One of the few areas to show any upward pressure is the price of imported foods which jumped 2.0 percent in September. The export side shows a contrast with agricultural prices down 1.4 percent in the month. Total export prices were unchanged in the month for a yearly 2.7 percent rate in contrast to agricultural prices which are down 2.3 percent. Export prices of finished goods match those on the import side, all dead flat.

By country of origin, import prices from China edged 0.1 percent lower for a third straight month with the yearly rate at plus 0.4 percent. Import prices from the European Union fell a monthly 0.2 percent with this yearly rate at plus 2.2 percent. In contrast, import prices from Canada and Mexico both show pressure, up 0.7 percent for Canada at a yearly 9.5 percent and up 0.9 percent for Mexico with this yearly rate, however, up only 0.5 percent.

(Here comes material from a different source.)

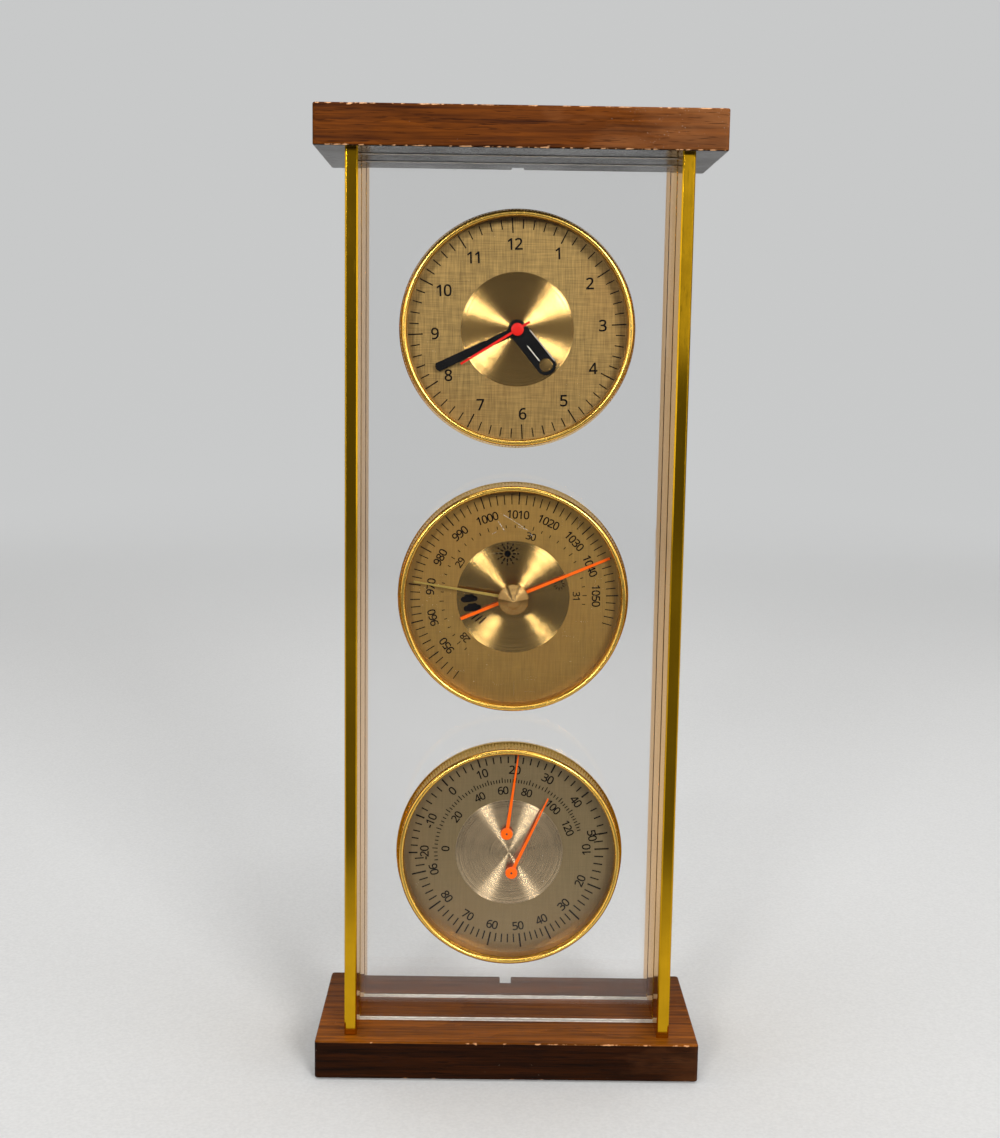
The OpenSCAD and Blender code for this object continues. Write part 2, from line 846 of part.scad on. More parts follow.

Cross-border price inflation, outside of the monthly ups and downs for oil, remain subdued and with import prices, because of the strength of the dollar and despite the early effects of tit-for-tat tariffs on U.S. goods, posing no immediate threat to domestic price stability.

Consensus Outlook
Dollar strength along with subdued inflation at the global level have been pulling import prices down. Forecasters see September import prices rising only 0.2 percent following declines of 0.6 percent and 0.1 percent in the two prior months. Export prices have also been weak, falling 0.1 percent and 0.5 percent in the last two reports with a 0.3 percent increase the call for September.

Import price indexes are compiled for the prices of goods that are bought in the United States but produced abroad and export price indexes are compiled for the prices of goods sold abroad but produced domestically. These prices indicate inflationary trends in internationally traded products.  Why Investors Care
Yearly changes in import and export prices reveal long term price trends for tradable goods, whether inflationary, disinflationary, or deflationary.